** begin RECORDED INFORMATION **

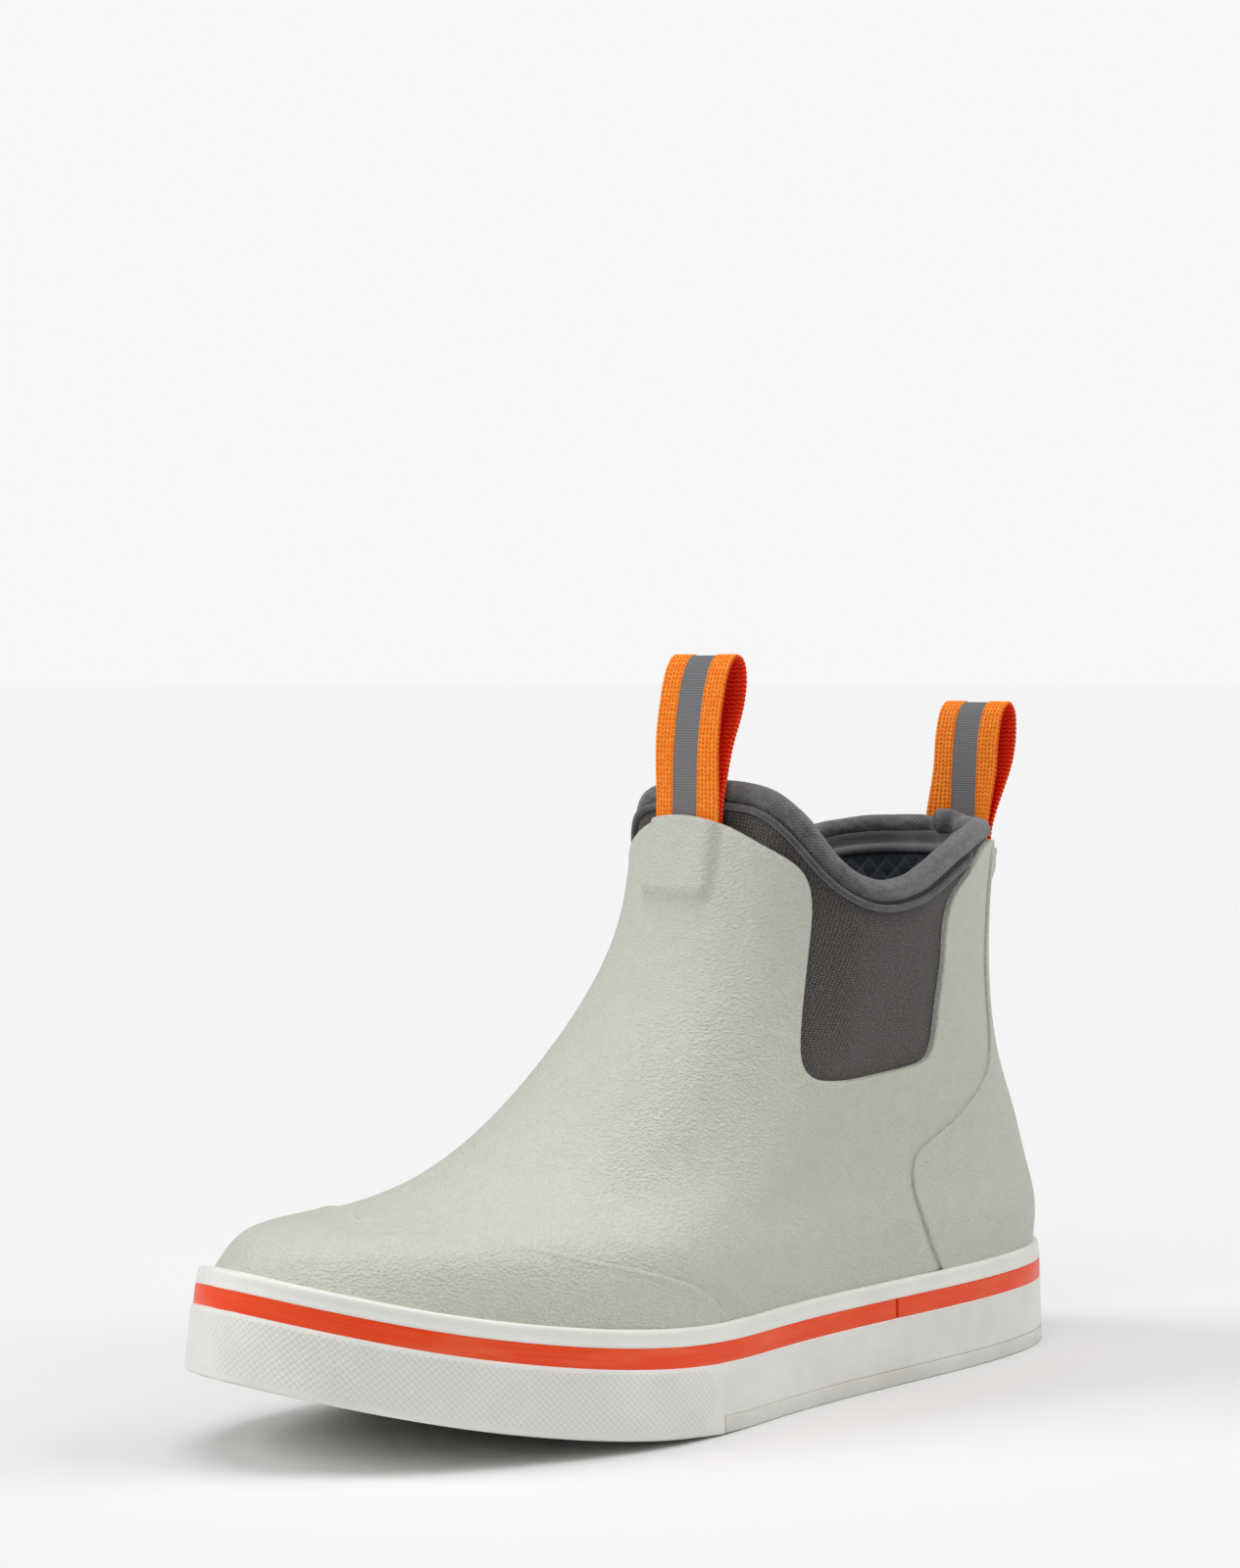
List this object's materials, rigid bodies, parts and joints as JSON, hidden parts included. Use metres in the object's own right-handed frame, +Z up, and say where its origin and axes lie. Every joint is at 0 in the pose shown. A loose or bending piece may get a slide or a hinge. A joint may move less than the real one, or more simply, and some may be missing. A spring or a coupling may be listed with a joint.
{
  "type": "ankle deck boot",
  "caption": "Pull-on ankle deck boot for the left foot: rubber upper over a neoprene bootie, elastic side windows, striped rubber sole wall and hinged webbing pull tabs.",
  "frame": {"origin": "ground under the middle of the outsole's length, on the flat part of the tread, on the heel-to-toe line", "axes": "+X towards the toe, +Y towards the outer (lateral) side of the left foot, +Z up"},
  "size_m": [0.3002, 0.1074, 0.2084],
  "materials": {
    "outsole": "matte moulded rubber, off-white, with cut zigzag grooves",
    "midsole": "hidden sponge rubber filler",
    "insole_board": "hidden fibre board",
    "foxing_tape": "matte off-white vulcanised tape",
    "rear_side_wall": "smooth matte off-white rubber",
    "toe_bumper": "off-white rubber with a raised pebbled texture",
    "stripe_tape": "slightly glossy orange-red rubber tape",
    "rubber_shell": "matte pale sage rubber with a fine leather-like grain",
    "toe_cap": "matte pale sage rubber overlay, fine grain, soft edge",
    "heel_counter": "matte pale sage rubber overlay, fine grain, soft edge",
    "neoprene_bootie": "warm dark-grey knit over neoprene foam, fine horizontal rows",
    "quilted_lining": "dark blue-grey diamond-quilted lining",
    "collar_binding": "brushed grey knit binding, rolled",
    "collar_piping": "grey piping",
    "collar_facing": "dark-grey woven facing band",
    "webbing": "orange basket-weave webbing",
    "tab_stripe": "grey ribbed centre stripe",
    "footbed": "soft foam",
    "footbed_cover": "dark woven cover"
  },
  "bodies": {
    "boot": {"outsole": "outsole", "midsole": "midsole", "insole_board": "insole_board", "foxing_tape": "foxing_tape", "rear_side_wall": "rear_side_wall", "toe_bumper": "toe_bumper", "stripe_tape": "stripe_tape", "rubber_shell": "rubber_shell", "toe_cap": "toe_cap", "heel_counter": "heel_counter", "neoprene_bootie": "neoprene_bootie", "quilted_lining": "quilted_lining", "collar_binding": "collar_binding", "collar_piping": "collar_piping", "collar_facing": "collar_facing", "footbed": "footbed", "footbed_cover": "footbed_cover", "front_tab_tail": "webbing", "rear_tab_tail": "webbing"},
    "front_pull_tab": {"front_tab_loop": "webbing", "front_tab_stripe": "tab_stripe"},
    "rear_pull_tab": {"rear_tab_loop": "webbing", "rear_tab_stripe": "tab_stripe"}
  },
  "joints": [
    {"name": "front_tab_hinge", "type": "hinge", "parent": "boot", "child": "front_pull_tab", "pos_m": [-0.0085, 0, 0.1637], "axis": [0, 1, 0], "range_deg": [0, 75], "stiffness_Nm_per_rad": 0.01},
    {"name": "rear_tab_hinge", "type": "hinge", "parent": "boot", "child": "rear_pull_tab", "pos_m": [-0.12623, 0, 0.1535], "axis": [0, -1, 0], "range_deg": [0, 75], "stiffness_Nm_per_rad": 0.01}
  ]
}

** end RECORDED INFORMATION **

■ **OBJECTIVE**:
Output the listing above word for word.

■ **SOLUTION TO THIS PROBLEM**:
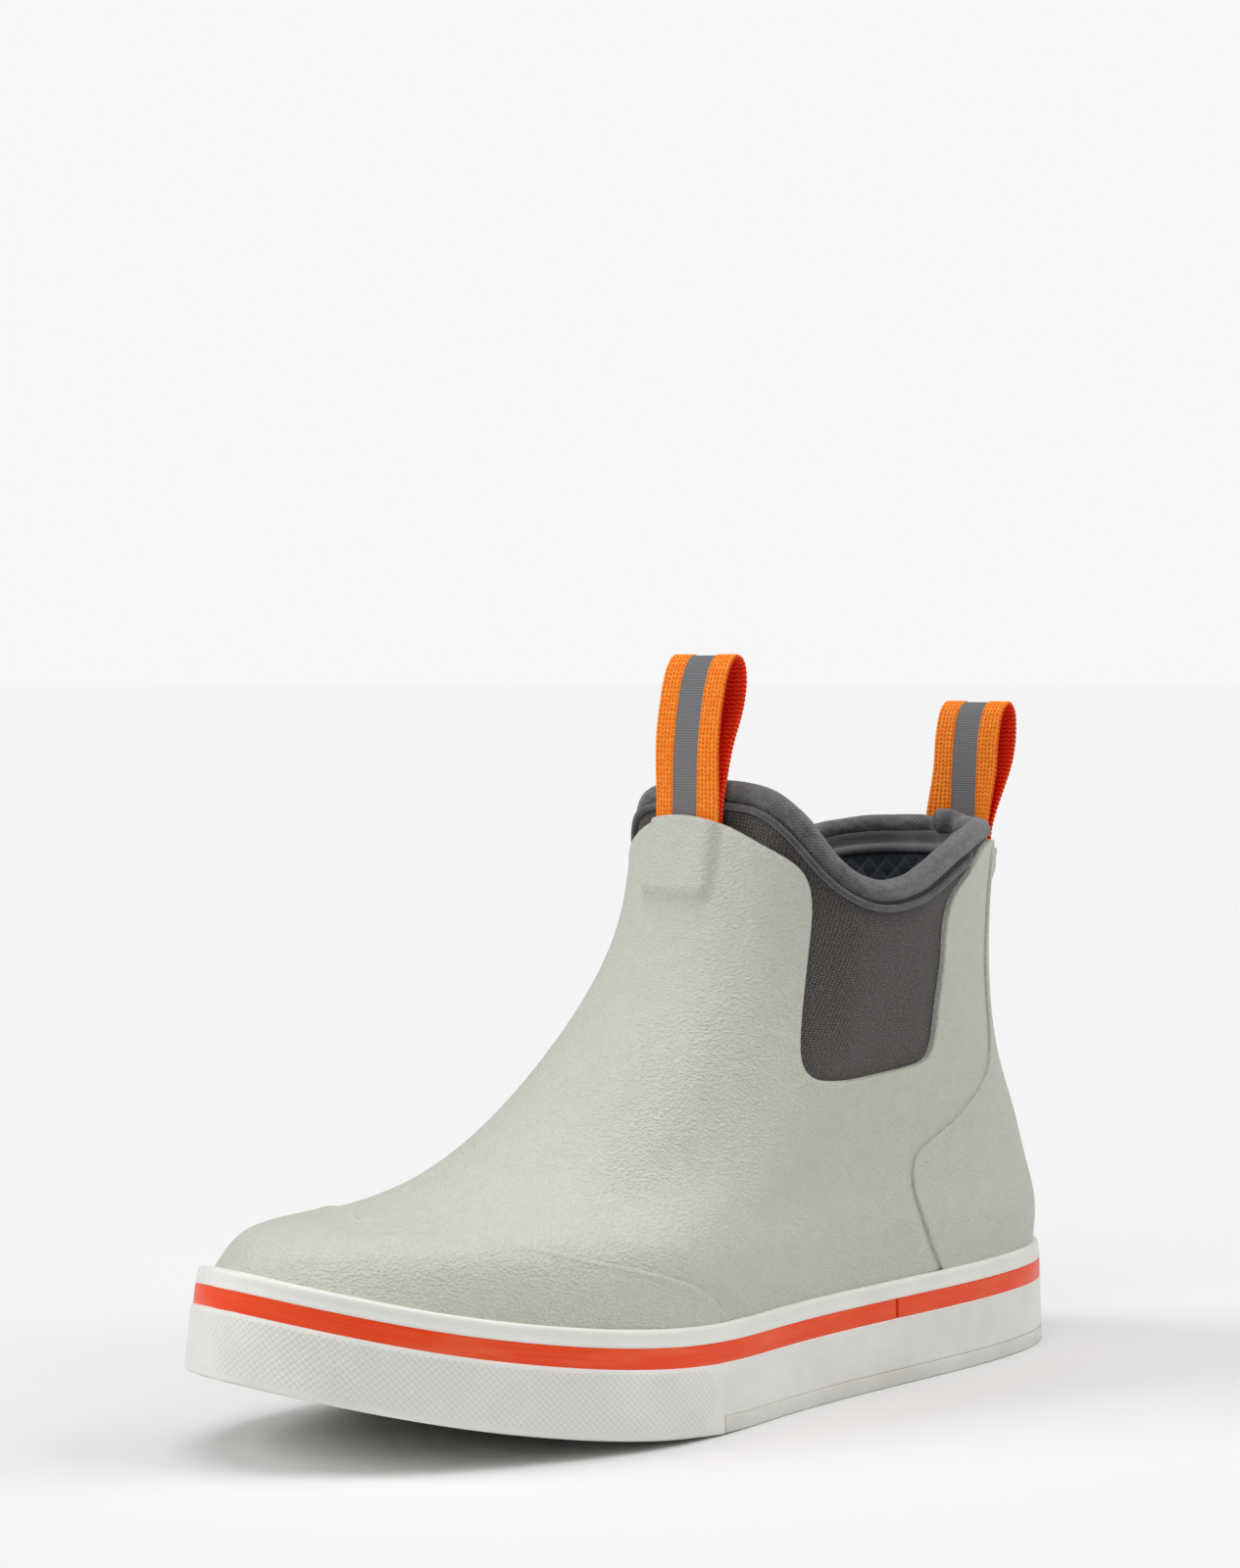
List this object's materials, rigid bodies, parts and joints as JSON, hidden parts included. Use metres in the object's own right-handed frame, +Z up, and say where its origin and axes lie. Every joint is at 0 in the pose shown. A loose or bending piece may get a slide or a hinge. A joint may move less than the real one, or more simply, and some may be missing. A spring or a coupling may be listed with a joint.
{
  "type": "ankle deck boot",
  "caption": "Pull-on ankle deck boot for the left foot: rubber upper over a neoprene bootie, elastic side windows, striped rubber sole wall and hinged webbing pull tabs.",
  "frame": {"origin": "ground under the middle of the outsole's length, on the flat part of the tread, on the heel-to-toe line", "axes": "+X towards the toe, +Y towards the outer (lateral) side of the left foot, +Z up"},
  "size_m": [0.3002, 0.1074, 0.2084],
  "materials": {
    "outsole": "matte moulded rubber, off-white, with cut zigzag grooves",
    "midsole": "hidden sponge rubber filler",
    "insole_board": "hidden fibre board",
    "foxing_tape": "matte off-white vulcanised tape",
    "rear_side_wall": "smooth matte off-white rubber",
    "toe_bumper": "off-white rubber with a raised pebbled texture",
    "stripe_tape": "slightly glossy orange-red rubber tape",
    "rubber_shell": "matte pale sage rubber with a fine leather-like grain",
    "toe_cap": "matte pale sage rubber overlay, fine grain, soft edge",
    "heel_counter": "matte pale sage rubber overlay, fine grain, soft edge",
    "neoprene_bootie": "warm dark-grey knit over neoprene foam, fine horizontal rows",
    "quilted_lining": "dark blue-grey diamond-quilted lining",
    "collar_binding": "brushed grey knit binding, rolled",
    "collar_piping": "grey piping",
    "collar_facing": "dark-grey woven facing band",
    "webbing": "orange basket-weave webbing",
    "tab_stripe": "grey ribbed centre stripe",
    "footbed": "soft foam",
    "footbed_cover": "dark woven cover"
  },
  "bodies": {
    "boot": {"outsole": "outsole", "midsole": "midsole", "insole_board": "insole_board", "foxing_tape": "foxing_tape", "rear_side_wall": "rear_side_wall", "toe_bumper": "toe_bumper", "stripe_tape": "stripe_tape", "rubber_shell": "rubber_shell", "toe_cap": "toe_cap", "heel_counter": "heel_counter", "neoprene_bootie": "neoprene_bootie", "quilted_lining": "quilted_lining", "collar_binding": "collar_binding", "collar_piping": "collar_piping", "collar_facing": "collar_facing", "footbed": "footbed", "footbed_cover": "footbed_cover", "front_tab_tail": "webbing", "rear_tab_tail": "webbing"},
    "front_pull_tab": {"front_tab_loop": "webbing", "front_tab_stripe": "tab_stripe"},
    "rear_pull_tab": {"rear_tab_loop": "webbing", "rear_tab_stripe": "tab_stripe"}
  },
  "joints": [
    {"name": "front_tab_hinge", "type": "hinge", "parent": "boot", "child": "front_pull_tab", "pos_m": [-0.0085, 0, 0.1637], "axis": [0, 1, 0], "range_deg": [0, 75], "stiffness_Nm_per_rad": 0.01},
    {"name": "rear_tab_hinge", "type": "hinge", "parent": "boot", "child": "rear_pull_tab", "pos_m": [-0.12623, 0, 0.1535], "axis": [0, -1, 0], "range_deg": [0, 75], "stiffness_Nm_per_rad": 0.01}
  ]
}